If no remedy is chosen by the agency agreement, compensation is the default remedy. Compensation’s purpose is to compensate an agent for damage resulting from the termination, especially where the agent is deprived his fair share of the benefits generated for the his principal or where the agent has been unable to amortize his investment in the principal. Lonsdale v Howard and Hallam  rejected the French approach to the calculation of compensation, whereby the sum would be double the agent’s 3 year average commission, instead opting to calculate compensation as equalling the amount the agency would be worth if it were (fictionally) put up for sale. There is no cap on the amount of compensation awarded.
According to regulation 18, neither compensation nor an indemnity will be payable if: the agent unlawfully terminated the agency contract; the agent assigns his agency contract to another person or the agent terminates the contract. However, if the agent’s termination is on the grounds of circumstances attributable to the principal, or the agent’s age, infirmity or illness such that he could not reasonably be required to continue his activities, regulation 17 will still be operative.

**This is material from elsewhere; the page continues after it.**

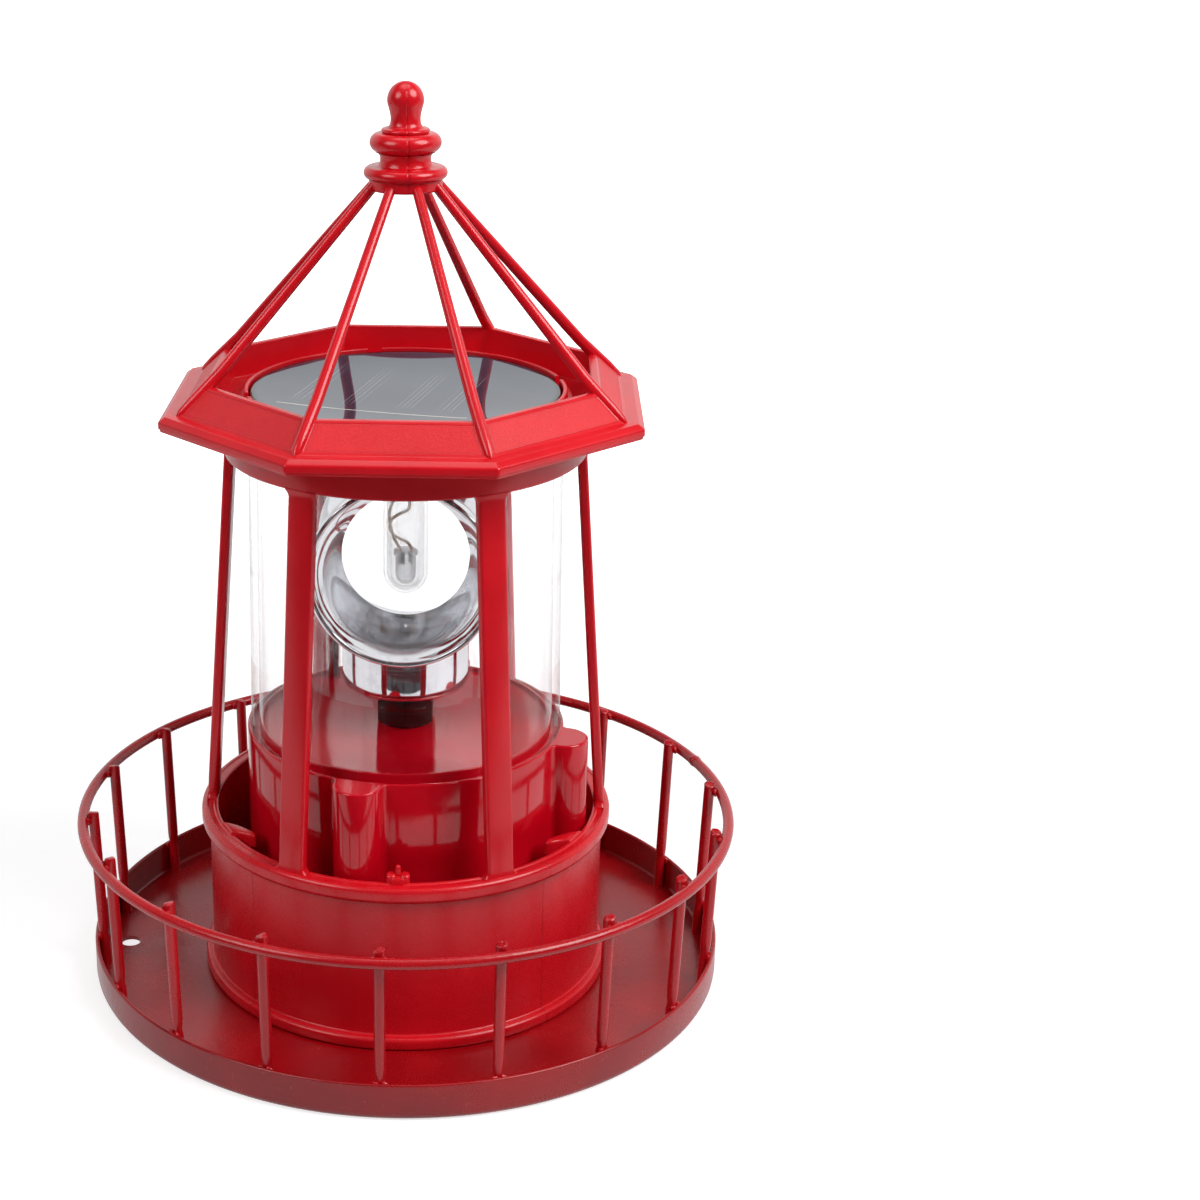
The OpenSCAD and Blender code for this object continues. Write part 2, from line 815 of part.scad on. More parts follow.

According to Abbot v Condici , an agent was still entitled to remuneration under regulation 17 where he wished to retire at 65. He was not required to show any illness or infirmity.
One obvious gap in the regulations is if the principal wishes to terminate his business and compensation is payable. Compensation will be payable, but the agency will be worthless, so the value of the compensation will be £0. Although this may be justifiable if the regulation wished to permit (implicitly) principals to remain in control of their own businesses (no sarcasm intended…).